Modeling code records
## START
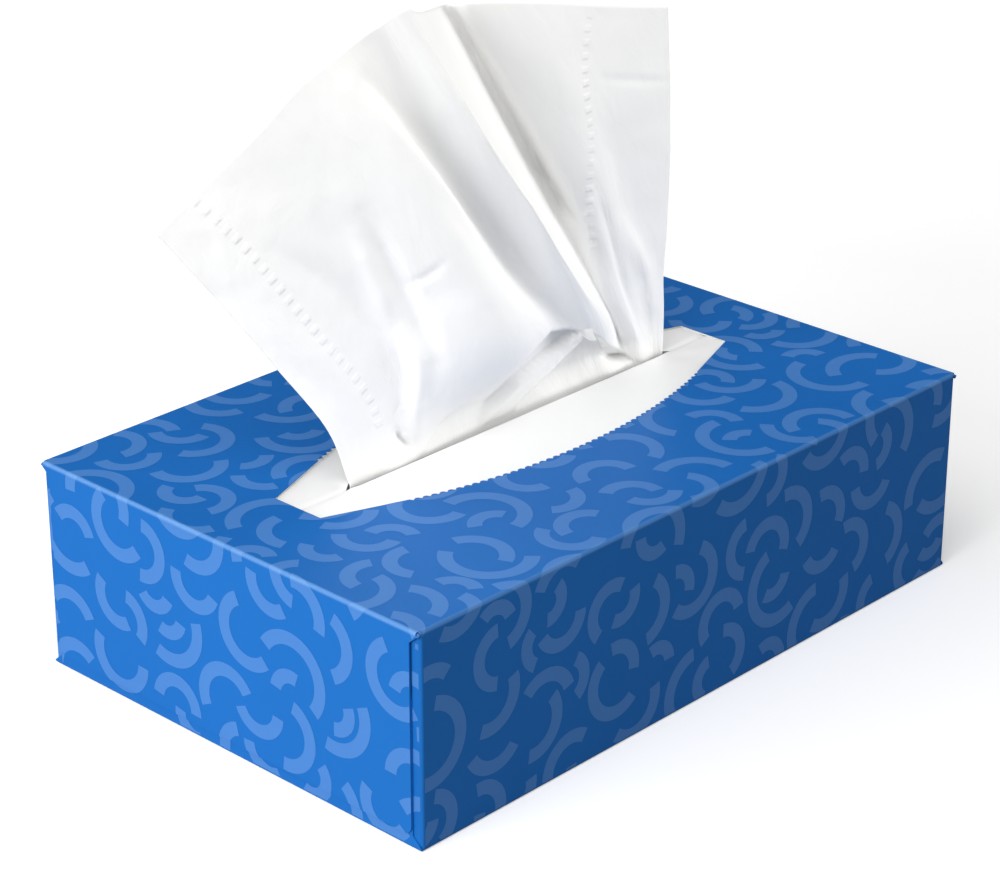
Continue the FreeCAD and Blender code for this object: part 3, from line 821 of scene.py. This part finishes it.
# Film under the top panel, slit open along the middle
film = {
    "colour": (0.87, 0.87, 0.865),
    "shade": 0.97,
    "roughness": 0.45,
    "grain": (300, 70),
    "relief": (0.2, 0.0004),
    "columns": 150, "halfRows": 35,
    "crowding": 1.3,        # rows lie closer together near the slit
    "thickness": 0.08,      # mm, as all below
    "under": 0.04,
    "taper": 6.0, "taperLeft": 2.6, "closedLeft": 2.2,
    "lipLift": 0.5, "lipFade": 2.5, "mostLift": 0.42,
    "grooveDepth": 0.5, "grooveWidth": 0.8,
    "ripple": 0.16, "rippleLength": 9, "rippleWidth": 4, "rippleReach": 14, "rippleSeed": 2.0,
    "calmRows": 4,
}


def slitHalf(x):
    # half the gap between the lips: closed close to the tissue on the left, tapered on the right
    half = tissue["slitLength"] / 2
    if x < 0:
        room = (half - film["closedLeft"] + x) / film["taperLeft"]
    else:
        room = (half - x) / film["taper"]
    return tissue["slitWidth"] / 2 * max(0.0, min(1.0, room))


def addFilm():
    lowCorner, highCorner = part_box("slit_film")
    halfX, halfY, top = highCorner[0] / mm, highCorner[1] / mm, highCorner[2] / mm
    mesh = bmesh.new()
    for side in (-1, 1):
        grid = []
        for i in range(film["columns"] + 1):
            x = -halfX + 2 * halfX * i / film["columns"]
            lip = slitHalf(x)
            opened = lip / (tissue["slitWidth"] / 2)
            line = []
            for j in range(film["halfRows"] + 1):
                y = lip + (halfY - lip) * (j / film["halfRows"]) ** film["crowding"]
                groove = film["grooveDepth"] * (1 - opened) * math.exp(-(y / film["grooveWidth"]) ** 2)
                lift = film["lipLift"] * opened * math.exp(-(y - lip) / film["lipFade"])
                spot = (x / film["rippleLength"], side * y / film["rippleWidth"], film["rippleSeed"])
                ripple = film["ripple"] * noise.noise(Vector(spot))
                ripple *= math.exp(-(y / film["rippleReach"]) ** 2) * min(1, j / film["calmRows"])
                z = top + min(lift + ripple, film["mostLift"]) - film["under"] - groove
                line.append((x, side * y, z))
            grid.append([mesh.verts.new(Vector(p) * mm) for p in line])
        for i in range(film["columns"]):
            for j in range(film["halfRows"]):
                quad = [grid[i][j], grid[i + 1][j], grid[i + 1][j + 1], grid[i][j + 1]]
                mesh.faces.new(quad if side > 0 else quad[::-1])
    bmesh.ops.remove_doubles(mesh, verts=mesh.verts, dist=1e-6)
    piece = newPiece("slitFilm", meshFrom(mesh, "slitFilm"), filmPlastic())
    smoothShell(piece, film["thickness"], -1)
    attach(piece, "root")
    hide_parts("slit_film")
    print("film: %d faces" % len(piece.data.polygons))
    return piece


def filmPlastic():
    material, nodes, links, shader = newMaterial("whiteFilm")
    place = nodes.new("ShaderNodeTexCoord")
    grain = addGrain(nodes, links, place.outputs["Object"], *film["grain"])
    shaded = [c * film["shade"] for c in film["colour"]]
    colour = mixColours(nodes, links, grain.outputs["Cloud"], shaded, film["colour"])
    links.new(colour, shader.inputs["Base Color"])
    shader.inputs["Roughness"].default_value = film["roughness"]
    addBump(nodes, links, grain.outputs["Cloud"], shader, film["relief"])
    return material


# Pile of folded tissues inside the carton
pile = {
    "sheets": 36,
    "bulge": 0.7, "draw": 0.8,          # mm, round edge of a layer, and how far one may lie back
    "colour": (0.92, 0.92, 0.91),
    "shade": 0.95,
    "roughness": 0.95,
    "grain": (1200, 40),
    "relief": (0.3, 0.00008),
}


def addPile():
    lowCorner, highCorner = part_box("tissue_stack")
    layer = (highCorner[2] - lowCorner[2]) / pile["sheets"]
    bulge = pile["bulge"] * mm
    outline = []
    for side in (1, -1):
        for k in range(pile["sheets"])[::side]:
            draw = random.Random(k * 7 + side).uniform(0, pile["draw"]) * mm
            for i in range(4):
                a = math.radians(-90 + 45 * i) * side
                y = side * (highCorner[1] - bulge - draw + bulge * math.cos(a))
                z = lowCorner[2] + layer * (k + 0.5 + 0.5 * math.sin(a))
                outline.append((y, z))
    mesh = bmesh.new()
    ends = []
    for x in (lowCorner[0], highCorner[0]):
        ends.append([mesh.verts.new((x, y, z)) for y, z in outline])
    count = len(outline)
    for i in range(count):
        j = (i + 1) % count
        mesh.faces.new((ends[0][i], ends[0][j], ends[1][j], ends[1][i]))
    mesh.faces.new(ends[0][::-1])
    mesh.faces.new(ends[1])
    bmesh.ops.remove_doubles(mesh, verts=mesh.verts, dist=1e-7)
    bmesh.ops.recalc_face_normals(mesh, faces=mesh.faces)
    data = meshFrom(mesh, "tissuePile")
    piece = newPiece("tissuePile", data, pilePaper())
    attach(piece, "root")
    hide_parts("tissue_stack")
    print("pile: %d faces" % len(data.polygons))


def pilePaper():
    material, nodes, links, shader = newMaterial("pilePaper")
    place = nodes.new("ShaderNodeTexCoord")
    grain = addGrain(nodes, links, place.outputs["Object"], *pile["grain"])
    shaded = [c * pile["shade"] for c in pile["colour"]]
    colour = mixColours(nodes, links, grain.outputs["Cloud"], shaded, pile["colour"])
    links.new(colour, shader.inputs["Base Color"])
    shader.inputs["Roughness"].default_value = pile["roughness"]
    addBump(nodes, links, grain.outputs["Fibre"], shader, pile["relief"])
    return material


# Pale floor and soft studio light; the fill lamp is flagged: it only reaches the tissue and the film
studio = {
    "world": 0.12, "worldShine": 0.12,
    "aim": (0, 0, 0.07),
    "lamps": {      # direction from the box, distance in metres, size, light level at the box
        "above": ((-0.40, -0.40, 0.82), 1.7, 1.5, 0.72),
        "left": ((-0.96, 0.05, 0.28), 2.0, 1.3, 0.88),
        "behind": ((-0.30, 0.92, 0.34), 2.0, 1.2, 0.50),
        "fill": ((0.80, -0.58, 0.18), 2.0, 1.2, 0.82),
    },
    "floorSize": 8,
    "floor": 0.93, "floorBounce": 0.38,
    "floorRoughness": 0.9, "floorSpecular": 0.1,
    "floorGlow": (0.27, 0.95), "glowReach": (0.3, 1.3),     # levels, and metres from the middle
}


def addStudio(*flagged):
    world = bpy.data.worlds.new("studio")
    bpy.context.scene.world = world
    world.use_nodes = True
    nodes, links = world.node_tree.nodes, world.node_tree.links
    background = nodes["Background"]
    path = nodes.new("ShaderNodeLightPath")
    shine = addMath(nodes, links, "MULTIPLY", path.outputs["Is Glossy Ray"], studio["worldShine"])
    seen = addMath(nodes, links, "MAXIMUM", path.outputs["Is Camera Ray"], shine)
    level = addMath(nodes, links, "MAXIMUM", seen, studio["world"])
    links.new(level, background.inputs["Strength"])
    background.inputs["Color"].default_value = (1, 1, 1, 1)
    aim = Vector(studio["aim"])
    for name, (direction, distance, size, level) in studio["lamps"].items():
        place = aim + Vector(direction).normalized() * distance
        turn = (aim - place).to_track_quat("-Z", "Y").to_euler()
        bpy.ops.object.light_add(type="AREA", location=place, rotation=turn)
        lamp = bpy.context.object
        lamp.name = name + "Lamp"
        lamp.data.energy = level * (math.pi * distance) ** 2    # watts for that level at the box
        lamp.data.size = size
        if name == "fill":
            reached = bpy.data.collections.new("fillReach")
            for piece in flagged:
                reached.objects.link(piece)
            lamp.light_linking.receiver_collection = reached
    bpy.ops.mesh.primitive_plane_add(size=studio["floorSize"], location=(0, 0, 0))
    floor = bpy.context.object
    floor.name = "floor"
    material, nodes, links, shader = newMaterial("paleFloor")
    seen = nodes.new("ShaderNodeLightPath").outputs["Is Camera Ray"]
    greys = ([studio[name]] * 3 for name in ("floorBounce", "floor"))
    links.new(mixColours(nodes, links, seen, *greys), shader.inputs["Base Color"])
    shader.inputs["Roughness"].default_value = studio["floorRoughness"]
    shader.inputs["Specular IOR Level"].default_value = studio["floorSpecular"]
    shader.inputs["Emission Color"].default_value = (1, 1, 1, 1)
    # the floor runs out to white, and keeps the shadow round the box
    place = nodes.new("ShaderNodeTexCoord")
    away = nodes.new("ShaderNodeVectorMath")
    away.operation = "LENGTH"
    links.new(place.outputs["Object"], away.inputs[0])
    run = mapRange(nodes, links, away.outputs["Value"], studio["glowReach"], studio["floorGlow"])
    glow = addMath(nodes, links, "MULTIPLY", seen, run)
    links.new(glow, shader.inputs["Emission Strength"])
    floor.data.materials.append(material)
    print("studio: %d lamps" % len(studio["lamps"]))


addCamera()
dressCarton()
addPrint()
cover = addFilm()
addPile()
raised = addTissue()
addStudio(raised, cover)
bpy.context.scene.view_settings.view_transform = "Standard"
print("scene ready")
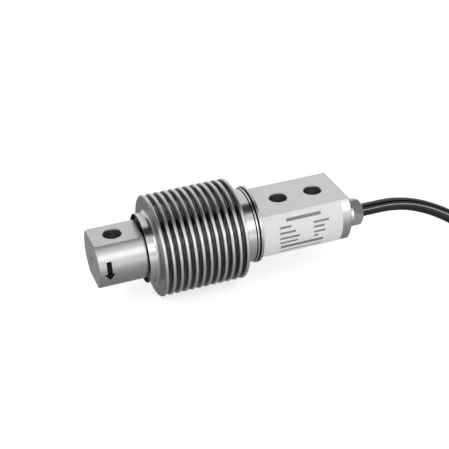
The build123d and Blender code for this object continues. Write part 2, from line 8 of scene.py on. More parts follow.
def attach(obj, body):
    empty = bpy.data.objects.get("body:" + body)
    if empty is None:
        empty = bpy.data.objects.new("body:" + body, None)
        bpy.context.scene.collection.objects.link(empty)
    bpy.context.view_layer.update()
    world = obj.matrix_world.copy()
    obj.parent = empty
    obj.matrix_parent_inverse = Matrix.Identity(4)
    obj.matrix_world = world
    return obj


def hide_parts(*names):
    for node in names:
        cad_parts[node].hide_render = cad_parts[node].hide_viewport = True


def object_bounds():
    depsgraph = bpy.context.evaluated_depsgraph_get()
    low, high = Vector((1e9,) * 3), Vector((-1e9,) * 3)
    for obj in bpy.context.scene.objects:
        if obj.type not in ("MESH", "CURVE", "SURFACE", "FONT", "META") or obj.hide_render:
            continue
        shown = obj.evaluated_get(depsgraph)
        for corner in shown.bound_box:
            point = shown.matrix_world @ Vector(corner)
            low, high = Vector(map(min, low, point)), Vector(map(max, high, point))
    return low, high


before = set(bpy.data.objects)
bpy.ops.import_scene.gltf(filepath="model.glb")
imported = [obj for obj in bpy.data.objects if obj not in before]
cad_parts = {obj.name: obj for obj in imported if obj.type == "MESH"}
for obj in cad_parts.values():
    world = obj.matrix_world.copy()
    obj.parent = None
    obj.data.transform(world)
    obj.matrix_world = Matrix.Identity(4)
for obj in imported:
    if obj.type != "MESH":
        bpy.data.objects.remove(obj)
## END
→ **What is expected**:
Starting at the line that contains "The build123d and", quote each remaining line of the entries above, unchanged.

→ **Answer for the task**:
The build123d and Blender code for this object continues. Write part 2, from line 8 of scene.py on. More parts follow.
def attach(obj, body):
    empty = bpy.data.objects.get("body:" + body)
    if empty is None:
        empty = bpy.data.objects.new("body:" + body, None)
        bpy.context.scene.collection.objects.link(empty)
    bpy.context.view_layer.update()
    world = obj.matrix_world.copy()
    obj.parent = empty
    obj.matrix_parent_inverse = Matrix.Identity(4)
    obj.matrix_world = world
    return obj


def hide_parts(*names):
    for node in names:
        cad_parts[node].hide_render = cad_parts[node].hide_viewport = True


def object_bounds():
    depsgraph = bpy.context.evaluated_depsgraph_get()
    low, high = Vector((1e9,) * 3), Vector((-1e9,) * 3)
    for obj in bpy.context.scene.objects:
        if obj.type not in ("MESH", "CURVE", "SURFACE", "FONT", "META") or obj.hide_render:
            continue
        shown = obj.evaluated_get(depsgraph)
        for corner in shown.bound_box:
            point = shown.matrix_world @ Vector(corner)
            low, high = Vector(map(min, low, point)), Vector(map(max, high, point))
    return low, high


before = set(bpy.data.objects)
bpy.ops.import_scene.gltf(filepath="model.glb")
imported = [obj for obj in bpy.data.objects if obj not in before]
cad_parts = {obj.name: obj for obj in imported if obj.type == "MESH"}
for obj in cad_parts.values():
    world = obj.matrix_world.copy()
    obj.parent = None
    obj.data.transform(world)
    obj.matrix_world = Matrix.Identity(4)
for obj in imported:
    if obj.type != "MESH":
        bpy.data.objects.remove(obj)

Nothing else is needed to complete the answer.